■ PROBLEM STATEMENT
All entries are to be given again verbatim.

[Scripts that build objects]
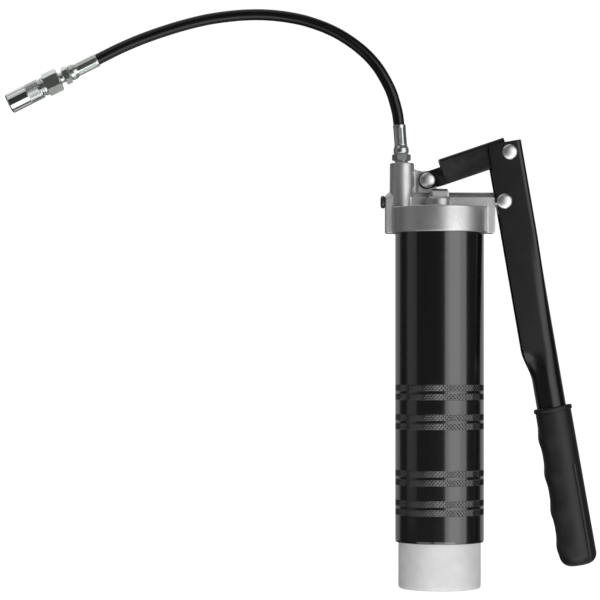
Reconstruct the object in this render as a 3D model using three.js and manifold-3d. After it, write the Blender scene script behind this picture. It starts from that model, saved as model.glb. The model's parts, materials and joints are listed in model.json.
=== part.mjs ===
// Lever grease gun for screw-in cartridges, in millimetres, +Z up.
// The origin is the centre of the flat base of the cartridge, on which the gun stands.
// +X points from the barrel to the hand lever, and the pump linkage works in the XZ plane.
import * as THREE from "three";
import { mergeVertices } from "three/addons/utils/BufferGeometryUtils.js";
import Module from "manifold-3d";

const wasm = await Module();
wasm.setup();

const GAP = 0.3; // clearance between neighbouring pieces
const PAST = 1; // how far a cutter, or the root of a joined piece, reaches past the face it meets
const THROUGH = 20; // half the length of a cutter that goes right through the linkage
const DEG = Math.PI / 180;

// Cartridge, standard 400 g screw-in size
const CARTRIDGE_RADIUS = 26.75;
const CARTRIDGE_WALL = 1.2;
const CARTRIDGE_BASE_EDGE = 2.2;
const CARTRIDGE_SHOULDER_Z = 217;
const CARTRIDGE_NECK_RADIUS = 18;
const CARTRIDGE_NECK_WALL = 2.2;
const CARTRIDGE_NECK_Z = [226, 240];
const VENT_HOLE_RADIUS = 1.5;
const VENT_HOLE_CIRCLE = 12;
const VENT_HOLES = 4;
const FOLLOWER_Z = [4, 20];
const FOLLOWER_WALL = 1.6;

// Barrel: the steel tube that guards the cartridge
const BARREL_RADIUS = 28.75;
const BARREL_WALL = 1;
const BARREL_Z = [30.2, 243.2];
const KNURL_BAND_CENTRES = [52.6, 71.8, 107.9, 127];
const KNURL_STRIP_HEIGHT = 3.5;
const KNURL_STRIP_SPACING = 5.3;
const KNURL_RISE = 0.3;

// Head casting
const RING_RADIUS = 31;
const HEAD_BOTTOM = 230.4;
const RING_TOP = 247;
const HEAD_LEFT = -35.4;
const HEAD_RIGHT = 35.75;
const HEAD_EDGE = 1.5;
const SOCKET_CEILING = 243.5;
const SOCKET_RADIUS = CARTRIDGE_NECK_RADIUS + GAP;
const SOCKET_COLLAR_RADIUS = 22.5;
const SOCKET_COLLAR_BOTTOM = 231.5;
const PUMP_AXIS_Z = 250.8;
const PUMP_RADIUS = 6.3;
const OUTLET_X = -24.8;
const OUTLET_TOP = 276;
const OUTLET_RADIUS = [8.2, 7.8];
const LUG_HALF_WIDTH = 2.9;
const LUG_RADIUS = 6.4;
const BLEED_X = -0.7;
const BLEED_Y = -13;
const BLEED_PAD = { x: -1.6, y: -15, radius: 8, top: 252.4 };
const BLEED_BLOCK = { width: 11.4, front: -19.5, top: 256.9 };
const BLEED_BORE_RADIUS = 2.5;
const BLEED_SCREW = { radius: 2.2, bottom: SOCKET_CEILING + 6, headRadius: 5.2, headHeight: 1 };

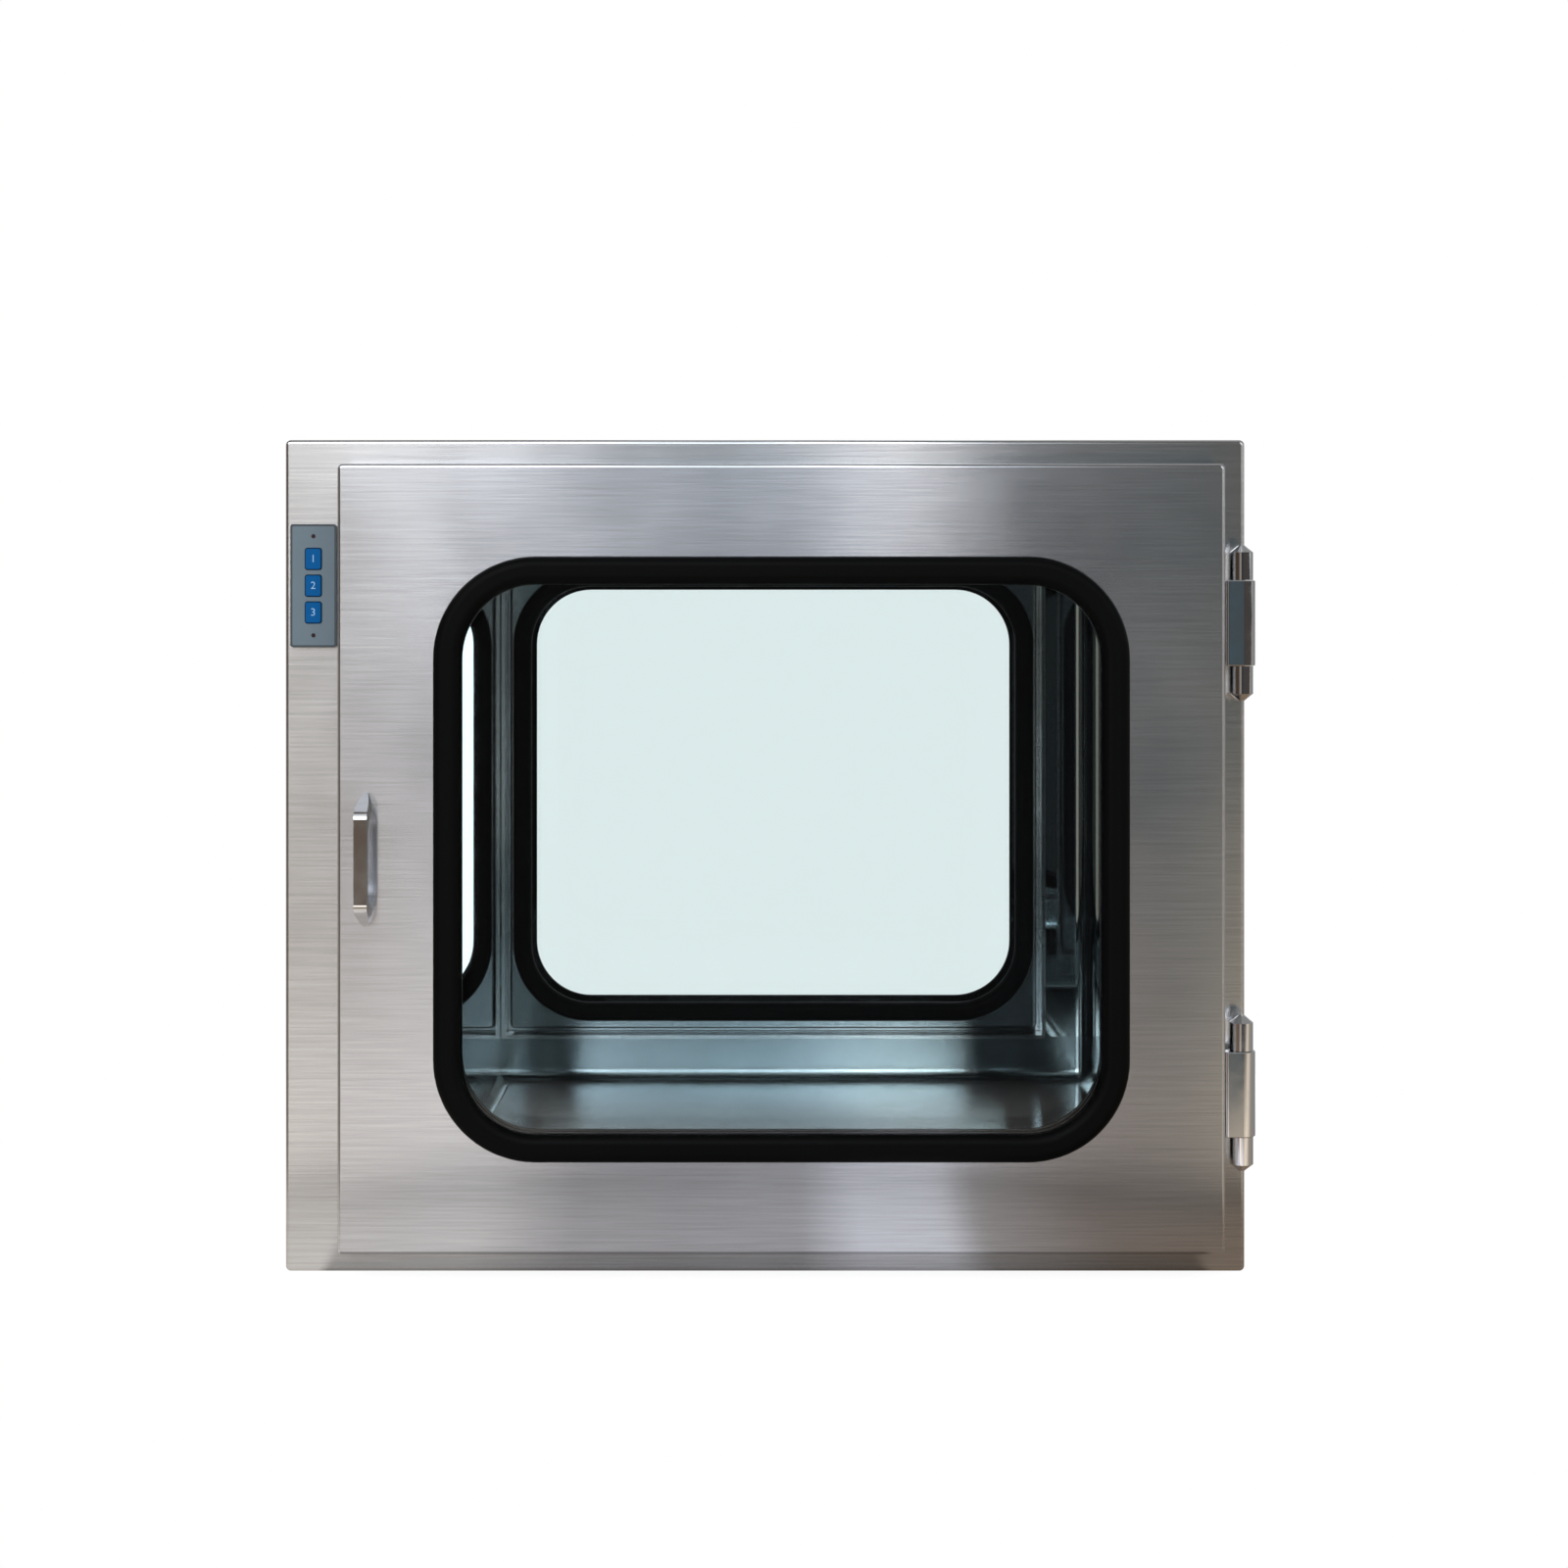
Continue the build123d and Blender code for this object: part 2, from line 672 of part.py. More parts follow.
# The inner pan closes the door's back and plugs the opening.
with BuildPart() as door_inner_pan:
    with BuildSketch(front_plane(plug_face)):
        with Locations((middle_x, middle_z)):
            RectangleRounded(plug_width, plug_height, plug_corner)
    extrude(amount=door_back + sheet - plug_face)
    fillet(edges_at(door_inner_pan, plug_face), bend_radius)
    offset(amount=-sheet, openings=faces().sort_by(Axis.Y)[0])
    with BuildSketch(front_plane(door_back)):
        with Locations((middle_x, middle_z)):
            RectangleRounded(door_width - 2 * sheet, door_height - 2 * sheet, edge_radius - sheet)
            RectangleRounded(
                plug_width - 2 * sheet,
                plug_height - 2 * sheet,
                plug_corner - sheet,
                mode=Mode.SUBTRACT,
            )
    extrude(amount=sheet)
    with BuildSketch(front_plane(door_back)):
        with Locations((magnet_x, middle_z)):
            Rectangle(armature_width + 2 * armature_play, armature_height + 2 * armature_play)
    extrude(amount=sheet, mode=Mode.SUBTRACT)
    with BuildSketch(front_plane(plug_face)):
        with Locations((middle_x, middle_z)):
            RectangleRounded(cutout_width, cutout_height, cutout_corner)
    extrude(amount=sheet, mode=Mode.SUBTRACT)
save_pair(door_inner_pan.part, "door_inner_pan")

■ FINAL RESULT
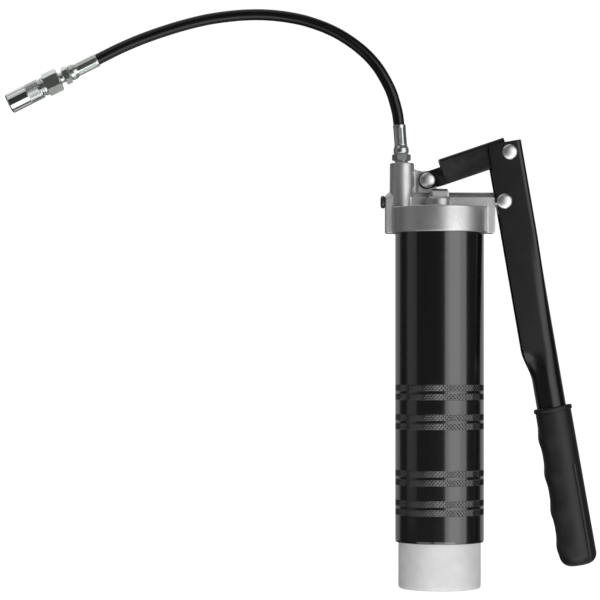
Reconstruct the object in this render as a 3D model using three.js and manifold-3d. After it, write the Blender scene script behind this picture. It starts from that model, saved as model.glb. The model's parts, materials and joints are listed in model.json.
=== part.mjs ===
// Lever grease gun for screw-in cartridges, in millimetres, +Z up.
// The origin is the centre of the flat base of the cartridge, on which the gun stands.
// +X points from the barrel to the hand lever, and the pump linkage works in the XZ plane.
import * as THREE from "three";
import { mergeVertices } from "three/addons/utils/BufferGeometryUtils.js";
import Module from "manifold-3d";

const wasm = await Module();
wasm.setup();

const GAP = 0.3; // clearance between neighbouring pieces
const PAST = 1; // how far a cutter, or the root of a joined piece, reaches past the face it meets
const THROUGH = 20; // half the length of a cutter that goes right through the linkage
const DEG = Math.PI / 180;

// Cartridge, standard 400 g screw-in size
const CARTRIDGE_RADIUS = 26.75;
const CARTRIDGE_WALL = 1.2;
const CARTRIDGE_BASE_EDGE = 2.2;
const CARTRIDGE_SHOULDER_Z = 217;
const CARTRIDGE_NECK_RADIUS = 18;
const CARTRIDGE_NECK_WALL = 2.2;
const CARTRIDGE_NECK_Z = [226, 240];
const VENT_HOLE_RADIUS = 1.5;
const VENT_HOLE_CIRCLE = 12;
const VENT_HOLES = 4;
const FOLLOWER_Z = [4, 20];
const FOLLOWER_WALL = 1.6;

// Barrel: the steel tube that guards the cartridge
const BARREL_RADIUS = 28.75;
const BARREL_WALL = 1;
const BARREL_Z = [30.2, 243.2];
const KNURL_BAND_CENTRES = [52.6, 71.8, 107.9, 127];
const KNURL_STRIP_HEIGHT = 3.5;
const KNURL_STRIP_SPACING = 5.3;
const KNURL_RISE = 0.3;

// Head casting
const RING_RADIUS = 31;
const HEAD_BOTTOM = 230.4;
const RING_TOP = 247;
const HEAD_LEFT = -35.4;
const HEAD_RIGHT = 35.75;
const HEAD_EDGE = 1.5;
const SOCKET_CEILING = 243.5;
const SOCKET_RADIUS = CARTRIDGE_NECK_RADIUS + GAP;
const SOCKET_COLLAR_RADIUS = 22.5;
const SOCKET_COLLAR_BOTTOM = 231.5;
const PUMP_AXIS_Z = 250.8;
const PUMP_RADIUS = 6.3;
const OUTLET_X = -24.8;
const OUTLET_TOP = 276;
const OUTLET_RADIUS = [8.2, 7.8];
const LUG_HALF_WIDTH = 2.9;
const LUG_RADIUS = 6.4;
const BLEED_X = -0.7;
const BLEED_Y = -13;
const BLEED_PAD = { x: -1.6, y: -15, radius: 8, top: 252.4 };
const BLEED_BLOCK = { width: 11.4, front: -19.5, top: 256.9 };
const BLEED_BORE_RADIUS = 2.5;
const BLEED_SCREW = { radius: 2.2, bottom: SOCKET_CEILING + 6, headRadius: 5.2, headHeight: 1 };

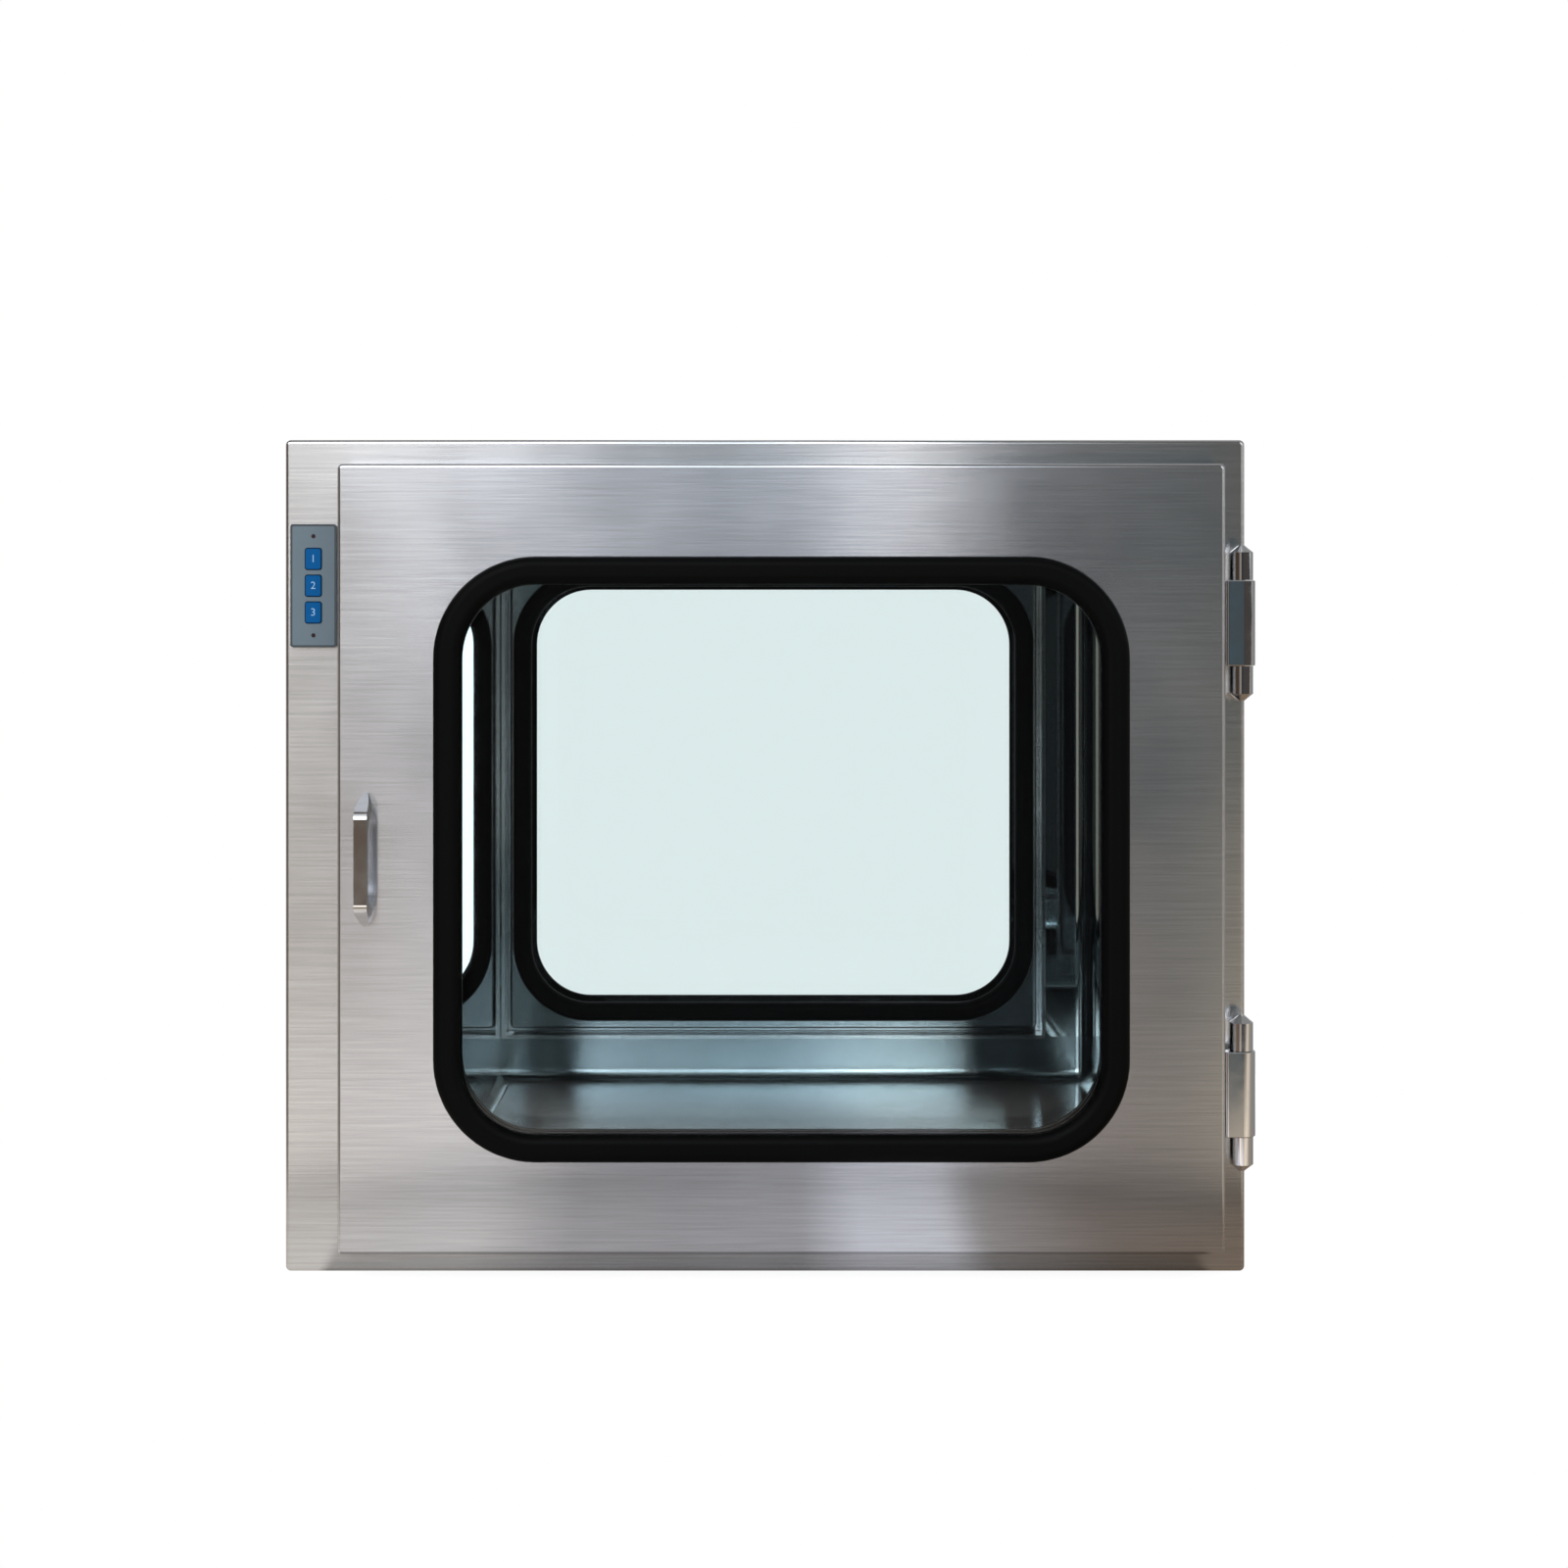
Continue the build123d and Blender code for this object: part 2, from line 672 of part.py. More parts follow.
# The inner pan closes the door's back and plugs the opening.
with BuildPart() as door_inner_pan:
    with BuildSketch(front_plane(plug_face)):
        with Locations((middle_x, middle_z)):
            RectangleRounded(plug_width, plug_height, plug_corner)
    extrude(amount=door_back + sheet - plug_face)
    fillet(edges_at(door_inner_pan, plug_face), bend_radius)
    offset(amount=-sheet, openings=faces().sort_by(Axis.Y)[0])
    with BuildSketch(front_plane(door_back)):
        with Locations((middle_x, middle_z)):
            RectangleRounded(door_width - 2 * sheet, door_height - 2 * sheet, edge_radius - sheet)
            RectangleRounded(
                plug_width - 2 * sheet,
                plug_height - 2 * sheet,
                plug_corner - sheet,
                mode=Mode.SUBTRACT,
            )
    extrude(amount=sheet)
    with BuildSketch(front_plane(door_back)):
        with Locations((magnet_x, middle_z)):
            Rectangle(armature_width + 2 * armature_play, armature_height + 2 * armature_play)
    extrude(amount=sheet, mode=Mode.SUBTRACT)
    with BuildSketch(front_plane(plug_face)):
        with Locations((middle_x, middle_z)):
            RectangleRounded(cutout_width, cutout_height, cutout_corner)
    extrude(amount=sheet, mode=Mode.SUBTRACT)
save_pair(door_inner_pan.part, "door_inner_pan")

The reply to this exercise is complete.